I've never done it that way, but it makes sense. If we can get the earthworms working, they do the job of penetrating the clay and breaking it up. It takes longer, but it makes sense. Especially if one plans to live on the site for many years. 

Comment by Joan Denoo on January 22, 2015 at 11:32pm

Back to the subject ... you need a hole that drains; I don't know how fast it should drain and the extension agent should be able to tell you. 

I am so inspired by your ambition and ideas. It is as though you open a new door and find it inviting to go through and see what you can experience. Thank you for sharing this will us.!!
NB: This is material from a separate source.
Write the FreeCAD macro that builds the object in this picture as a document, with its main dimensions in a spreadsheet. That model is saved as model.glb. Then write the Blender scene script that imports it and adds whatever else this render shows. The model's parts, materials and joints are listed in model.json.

I Googled "how to plant a tree in clay" This is what I got 

Hardpan gardening.

"I made the mistake of planting fruit trees in "bowls" that held water, when we move here. Lost every one of them within a year or two. Now, when I plant a tree or perennial shrub I loosen the soil over an area much larger than the "normal" recommendation for the planting hole. Then shovel out the loosened soil. Use a tiller to break up that bowl wall so it's not just like a slick bowl. The wider tilled area gives more space for the young roots to more easily penetrate, especially with trees that don't have a long tap root. For many mature trees, the majority of the roots are in the first foot of soil, with the feeder roots much closer to the surface. 

"I'd also like to recommend that you check with your county extension service forestry service, and state university. Often they have the best advice for soil conditions in your area. Your soil may need an amendment that wouldn't apply in my area, for example. And, be sure to get a soil test. Depending on your area, it's likely that you'll need to add lime."
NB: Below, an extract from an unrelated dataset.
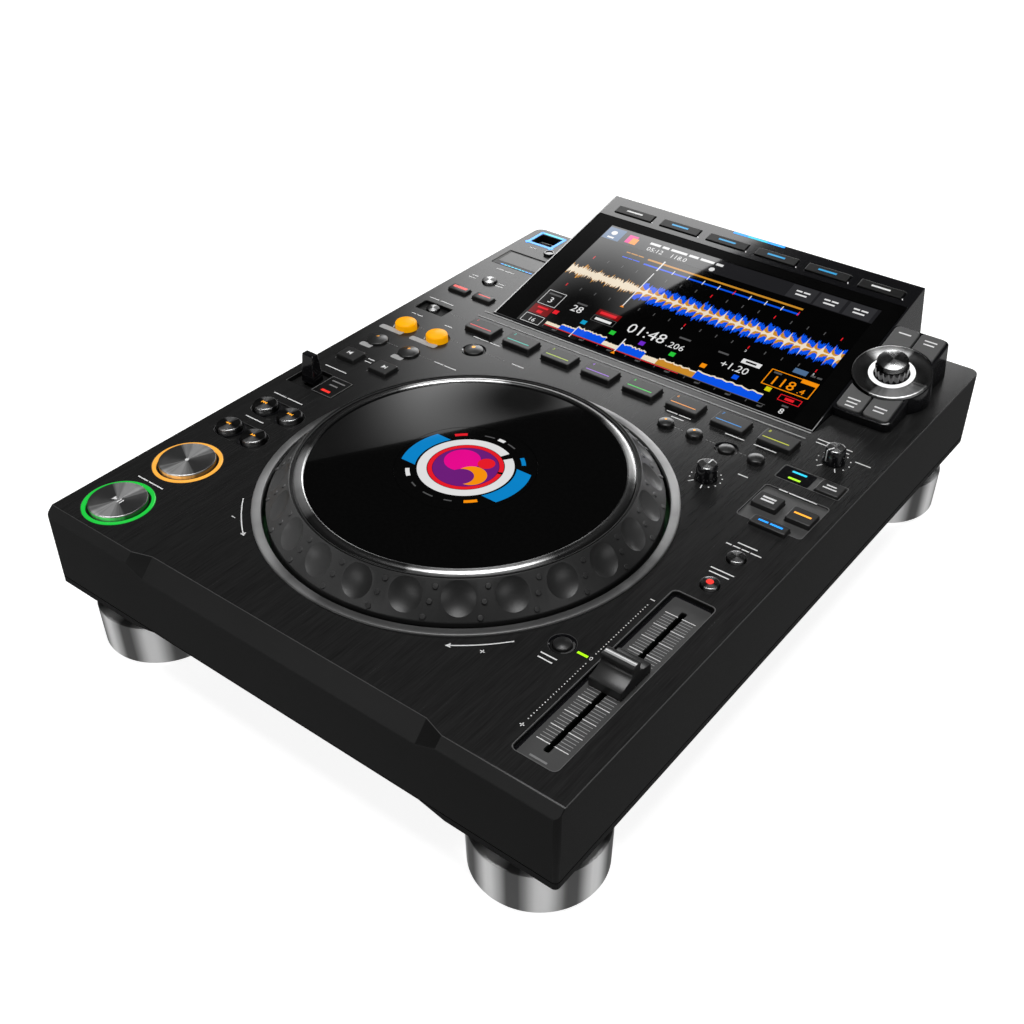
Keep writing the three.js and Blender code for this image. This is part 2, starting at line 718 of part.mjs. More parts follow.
// Jog wheel: a dimpled skirt, a bright rim and a glossy dished top, turning on the case's boss
const jogBore = jogDisplayRadius + wheelClearance;
const jogGrooveInner = jogSlopeRadius - jogGrooveWidth;
const jogRimInner = jogGrooveInner - jogRimWidth;
const jogSection = [
  [jogStemRadius + wheelClearance, jogWebTop - jogWebThickness],
  [jogSlopeRadius - jogWall, jogWebTop - jogWebThickness],
  [jogSkirtRadius - jogWall, jogSkirtTop - jogWall],
  [jogSkirtRadius - jogWall, -jogSkirtDrop],
  [jogSkirtRadius, -jogSkirtDrop],
  [jogSkirtRadius, jogSkirtTop],
  [jogSlopeRadius, jogSlopeTop],
  [jogSlopeRadius, jogSlopeTop - jogGrooveDepth],
  [jogGrooveInner, jogSlopeTop - jogGrooveDepth],
  [jogGrooveInner, jogTop],
  [jogRimInner, jogTop],
  [jogBore, jogTop - jogDishDrop],
  [jogBore, jogWebTop],
  [jogStemRadius + wheelClearance, jogWebTop],
  [jogStemRadius + wheelClearance, jogWebTop - jogWebThickness],
];

// One finger dimple, set square on the skirt's slope
function dimpleCutter(turn) {
  const run = jogSkirtRadius - jogSlopeRadius;
  const rise = jogSlopeTop - jogSkirtTop;
  const lean = Math.atan2(run, rise);
  const section = [
    [0, -dimpleDepth],
    [dimpleRadius * dimpleShoulderShare, -dimpleDepth * dimpleShoulderDepthShare],
    [dimpleRadius, 0],
    [dimpleRadius, overrun],
    [0, overrun],
  ];
  const cutter = turned(section, smallSegments);
  cutter.rotateY(Math.PI / 2 - lean);
  cutter.translate(jogSlopeRadius + run / 2, 0, jogSkirtTop + rise / 2);
  return cutter.rotateZ(turn);
}

function jogWheel() {
  let wheel = solid(turned(jogSection, largeSegments));
  for (let i = 0; i < dimpleCount; i += 1) {
    wheel = wheel.subtract(solid(dimpleCutter(((i + 0.5) / dimpleCount) * 2 * Math.PI)));
  }
  return wheel;
}

const wheel = finished("jog_wheel", jogWheel(), "jogBlack");
wheel.position.set(...jogCentre, deckHeight);
player.add(wheel);

const displaySection = [
  [0, jogWebTop - jogWebThickness - clearance],
  [jogStemRadius, jogWebTop - jogWebThickness - clearance],
  [jogStemRadius, jogWebTop + clearance],
  [jogDisplayRadius, jogWebTop + clearance],
  [jogDisplayRadius, jogTop - jogDishDrop],
  [0, jogTop - jogDishDrop],
];
const jogDisplay = finished("jog_display", solid(turned(displaySection, mediumSegments)), "glass");
jogDisplay.position.set(...jogCentre, deckHeight);
player.add(jogDisplay);

const ringSection = [
  [jogRingInnerRadius, 0],
  [jogRingRadius, 0],
  [jogRingRadius, jogRingHeight - jogRingEdge],
  [jogRingRadius - jogRingEdge, jogRingHeight],
  [jogRingInnerRadius, jogRingHeight],
  [jogRingInnerRadius, 0],
];
const jogRing = finished("jog_trim_ring", solid(turned(ringSection, largeSegments)), "silver");
jogRing.position.set(...jogCentre, deckHeight);
player.add(jogRing);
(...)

Comment by Joan Denoo on January 22, 2015 at 11:17pm

Barbara, loosening the clay around the hole won't help if the water cannot drain away. You would be making a larger bucket. You need a hole in the bucket. Remember that song by ??? "There's a hole in the bucket, dear Liza, dear Liza; there's a hole in the bucket dear Liza. Well fix it Henry, dear Henry fix, fix it. .....I can't remember his name!

Comment by Barbara Livingston on January 22, 2015 at 10:59pm

Entertaining? :)  Love it!  You are so right about beautiful fluffy dirt in one spot and 6' away this nasty clay. I'm going to plant my plum tree .. how remains a mystery tonight. Tomorrow is another day!
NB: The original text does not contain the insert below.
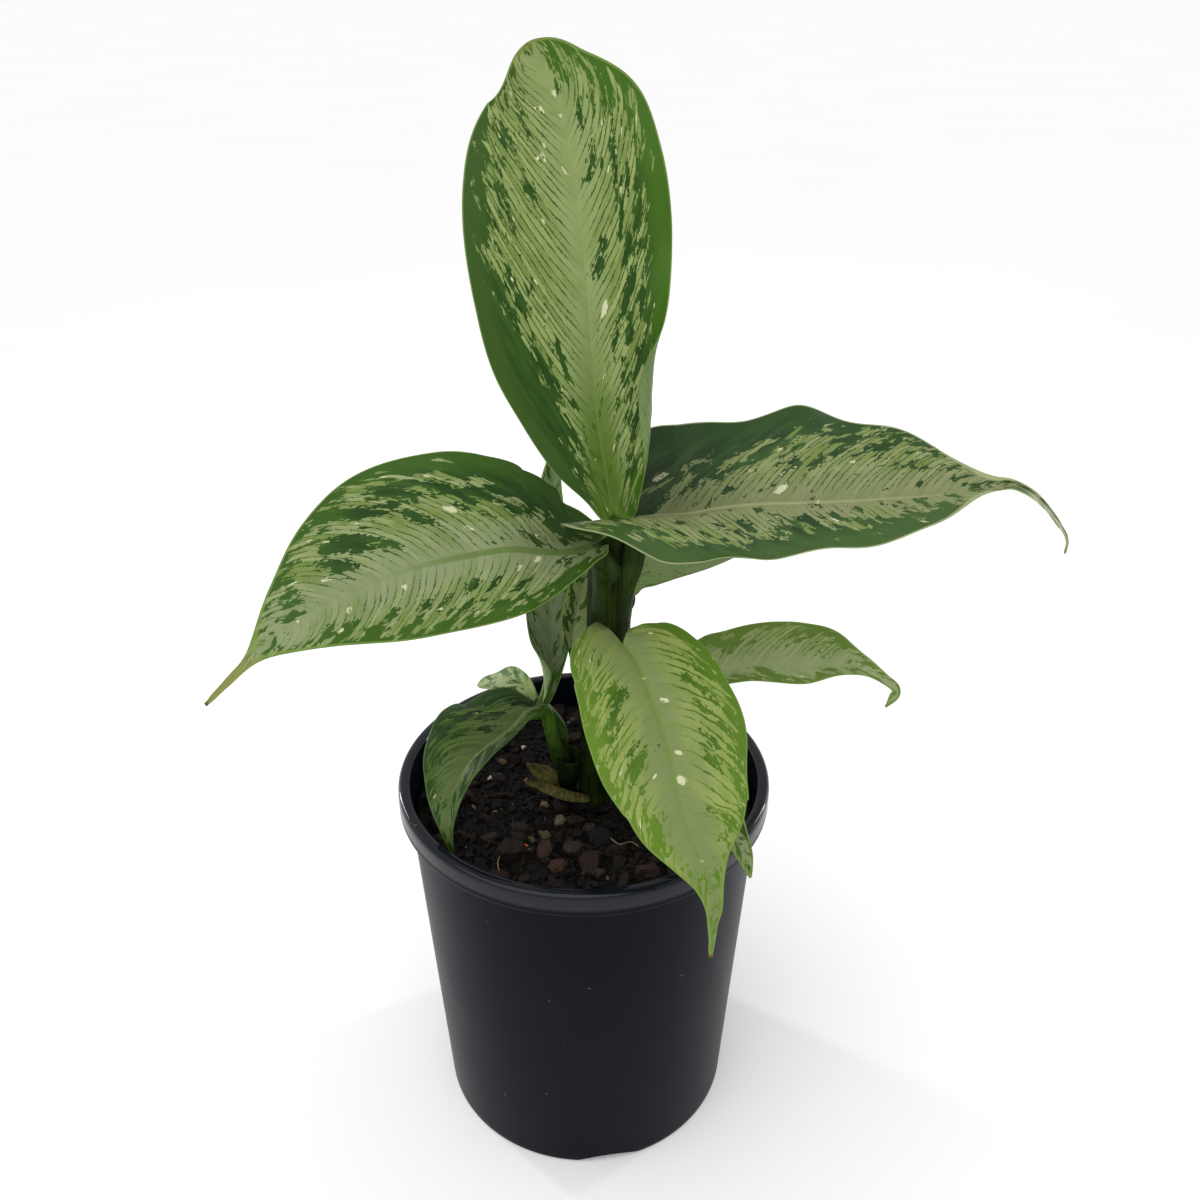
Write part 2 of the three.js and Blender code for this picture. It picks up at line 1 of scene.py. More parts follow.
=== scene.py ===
# %% [markdown]
# # A potted dieffenbachia
#
# A young dieffenbachia stands in a black nursery pot. Its solid model already has every piece at
# its real size: the pot, the soil, two stems, ten leaves and two dry bracts. This lesson gives each
# of them the finish of the real thing. The solids stay as they are, and each finer piece takes the
# place of one.

import json
import math
import random

import bpy
import numpy as np
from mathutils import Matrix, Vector

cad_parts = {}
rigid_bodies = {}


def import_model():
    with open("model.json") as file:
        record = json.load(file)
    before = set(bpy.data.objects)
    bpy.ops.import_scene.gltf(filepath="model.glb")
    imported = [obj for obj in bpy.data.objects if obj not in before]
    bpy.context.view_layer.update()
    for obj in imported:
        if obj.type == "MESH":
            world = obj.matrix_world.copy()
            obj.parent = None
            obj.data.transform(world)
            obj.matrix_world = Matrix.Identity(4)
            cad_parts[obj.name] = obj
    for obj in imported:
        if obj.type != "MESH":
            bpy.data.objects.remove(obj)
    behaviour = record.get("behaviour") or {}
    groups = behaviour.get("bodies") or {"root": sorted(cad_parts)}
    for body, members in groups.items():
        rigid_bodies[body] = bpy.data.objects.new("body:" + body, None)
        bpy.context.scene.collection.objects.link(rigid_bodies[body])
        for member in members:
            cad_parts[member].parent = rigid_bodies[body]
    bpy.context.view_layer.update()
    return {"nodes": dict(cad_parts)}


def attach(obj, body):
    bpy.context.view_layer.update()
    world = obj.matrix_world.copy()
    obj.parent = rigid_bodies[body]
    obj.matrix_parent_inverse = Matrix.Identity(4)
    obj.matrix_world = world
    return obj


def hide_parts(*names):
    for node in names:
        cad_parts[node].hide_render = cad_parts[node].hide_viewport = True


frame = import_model()
MM = 0.001
print("solid nodes:", len(frame["nodes"]))

# %% [markdown]
# ## The camera and the light
#
# The camera stands a little right of the plant's middle, about 42 cm away, and looks down on it by
# nearly 29 degrees, which shows the soil inside the rim. A 36 mm lens on a 36 mm frame gives the
# strong perspective of a close view: the pot's foot looks clearly narrower than its lip.

# %% Camera
CAMERA_PLACE = (6.1, -369.2, 425.1)
CAMERA_PITCH = 28.69
LENS = 36


def make_camera():
    data = bpy.data.cameras.new("camera")
    data.lens = LENS
    data.sensor_width = LENS
    camera = bpy.data.objects.new("camera", data)
    camera.location = Vector(CAMERA_PLACE) * MM
    camera.rotation_euler = (math.radians(90 - CAMERA_PITCH), 0, 0)
    bpy.context.scene.collection.objects.link(camera)
    bpy.context.scene.camera = camera
    return camera


camera = make_camera()
bpy.context.scene.view_settings.view_transform = "Standard"
print("camera at", tuple(round(c, 3) for c in camera.location))

# %% [markdown]
# Black plastic shows little but what it reflects, and leaves are bright where a wide soft light
# falls on them. So the room is a plain pale one with an even surround. A very wide soft lamp above
# and in front models the leaves, and a narrow soft box behind the plant on each side draws the
# bright lines along the rim of the pot.

# %% Room and lamps
SURROUND = 0.62
SOFT_LAMP = {"from": (-0.35, -0.55, 1.0), "strength": 1.45, "width": 75}
SOFT_BOXES = {
    "box_left": {"place": (-0.84, 0.62, 0.44), "size": (0.08, 0.6), "power": 3.4},
    "box_right": {"place": (0.88, 0.5, 0.42), "size": (0.07, 0.6), "power": 2.4},
}
LIGHT_AIM = Vector((0, 0, 0.2))


def make_surround():
    world = bpy.data.worlds.new("surround")
    world.use_nodes = True
    world.node_tree.nodes["Background"].inputs["Color"].default_value = (1, 1, 1, 1)
    world.node_tree.nodes["Background"].inputs["Strength"].default_value = SURROUND
    bpy.context.scene.world = world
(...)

Comment by kathy: ky on January 22, 2015 at 10:52pm
I've planted in the same condition. On to go back two years later and dig it out. The tree that I put in was still alive but it had never broken by the original clay. There was simply no place for it to go. The soil within this two acres ranges from the worst clay one can image to the richest, most organic that can be found. It's always entertaining.
Comment by Barbara Livingston on January 22, 2015 at 10:32pm

Bucket effect - that's when excavating the hole for the tree in heavy soils such as clay you compact it and the roots can't grow through it. At least that's the way I understand it. I created a 'bucket' when I dug hole with my shovel. I didn't go back and use my fork and rough up the edges, thus water couldn't drain out of it.  

Good thing I didn't plant the tree, its roots would have grown to diameter of hole and then died. So tomorrow I'm going to take fork and poke holes around edges and bottom and see if it drains. Then according to online 'experts' I get to choose what I think is best - no amendments, or 2 to 3 shovels of compost mixed with original soil. This gardening stuff boggles my mind every so often. :)  Thanks Joan for offering a hand, appreciate it.  Before I do anything I'll take your advice and call the ag extension office and see what they say. Can never have to much info and I want my tree to live.